Monologo visto al Teatro Argot, interpretato con splendida adesione da Alekandros Memetaj, con la regia di Giampiero Rappa. Il giovanissimo attore racconta, in perfetto italiano e con cadenza veneta, la sua storia di “immigrazione”. Figlio di albanesi arrivati in Italia, tra innumerevoli difficoltà e pericoli, con la prima ondata di fughe via mare da Valona – vi ricordare quelle “carrette” stipate all’inverosimile – Memetaj ripercorre la sua infanzia di bambino bilingue, poi la vita di adolescente inquieto, e infine di giovane uomo che vuole conoscere il passato della sua famiglia. Di quel padre che è figura forte, a volte respingente eppure amata.

Ricostruisce le peripezie che l’uomo ha dovuto attraversare, semplicemente per potere vivere; evoca i sogni e le aspirazioni; non nasconde la diffidenza e il razzismo veneto;  dice di sé, dei primi viaggi in Albania, della riscoperta di tradizioni, suoni, sapori della sua famiglia. Ovviamente è materia incandescente, che Alexandros Memetaj porge agli spettatori con grande adesione emotiva: non potrebbe essere altrimenti, trattandosi – in buona sostanza – della sua vita e di tanti come lui. Ed è materia estremamente attuale, come si può immaginare: dunque ascoltare questa storia, detta con tanta passione, non può non suscitare empatia, domande, riflessioni. Nell’allestimento, lasciano un po’ perplessi certi stilemi ormai consunti di “teatro di narrazione” – quel modo di muovere le mani, certa struttura nella frase (che poi, con cadenza veneta, fa subito Marco Paolini) – però l’esito si tiene. E dei momenti sono proprio toccanti: il racconto della traversata, della fuga clandestina, di quel “salto” finale una volta raggiunto il porto italiano è bellissimo. A cambiare la prospettiva, a guardare con gli occhi dell’Altro, la storia si rovescia. E i tanto famigerati e inseguiti “clandestini” si svelano per quel che sono: due giovani e spaventati genitori, un bimbo appena nato e con la febbre, che cercano un riparo, una capanna dove riposarsi e vivere.

Dario Aggioli in Gli Ebrei sono matti
Dario Aggioli in “Gli Ebrei sono matti”

Un ultimo cenno, la nota a margine, infine, per un piccolo gioiello teatrale, anche se non parla di mare.

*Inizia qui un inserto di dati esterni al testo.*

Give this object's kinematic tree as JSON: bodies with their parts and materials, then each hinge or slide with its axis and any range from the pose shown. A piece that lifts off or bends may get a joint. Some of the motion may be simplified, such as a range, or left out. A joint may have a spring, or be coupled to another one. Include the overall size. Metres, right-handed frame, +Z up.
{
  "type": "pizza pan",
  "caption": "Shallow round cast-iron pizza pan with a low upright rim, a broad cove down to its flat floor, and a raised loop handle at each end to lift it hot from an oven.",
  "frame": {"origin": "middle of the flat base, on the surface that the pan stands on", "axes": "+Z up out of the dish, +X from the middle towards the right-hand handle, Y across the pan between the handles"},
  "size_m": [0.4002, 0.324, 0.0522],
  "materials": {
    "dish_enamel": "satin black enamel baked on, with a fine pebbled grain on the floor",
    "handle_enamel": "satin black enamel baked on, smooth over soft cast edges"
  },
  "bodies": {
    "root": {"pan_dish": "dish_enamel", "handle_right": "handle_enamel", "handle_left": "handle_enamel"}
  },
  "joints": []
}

Ieri sera ho visto la centesima replica di Gli ebrei sono matti, diretto da Dario Aggioli, spettacolo ormai cult della scena underground non solo romana. L’ho perso – colpa mia – per 99 volte. Ma alla centesima c’ero, e ne sono contento. Gli ebrei sono matti è già stato stra-recensito, dunque ho poco da aggiungere ai tanti bei commenti (e premi) che ha ricevuto. È un piccolo flash, un affresco appena abbozzato – però con grande cura – di una situazione umana. Sotto la guerra, un matto e un ebreo, chiusi in un manicomio piemontese. L’uno, figlio di un mascheraio, continua a parlare di Mussolini, l’altro si finge matto e lo imita, per salvarsi dalle leggi razziali: ecco, ridotta all’osso, la trama.

Il finale è tragico, non poteva essere altrimenti. Dario Aggioli (il matto Enrico, chi sa se anche lui realmente pazzo oppure no) e Guglielmo Favilla (l’ebreo Ferruccio) sono bravissimi a dar corpo e voce a spasmi, fratture, tensioni, paure di due esserini alle prese con la macchina livellatrice della Storia. Usando un modulo verbale e narrativo originale, fatto di grida e sussurri, con aperture e chiusure sorprendenti, e con bellissime maschere, i due riescono a raccontare – con ironia, candore, rabbia – molto, davvero molto di più, di quel che mostrano. Auguri per altre 100 repliche.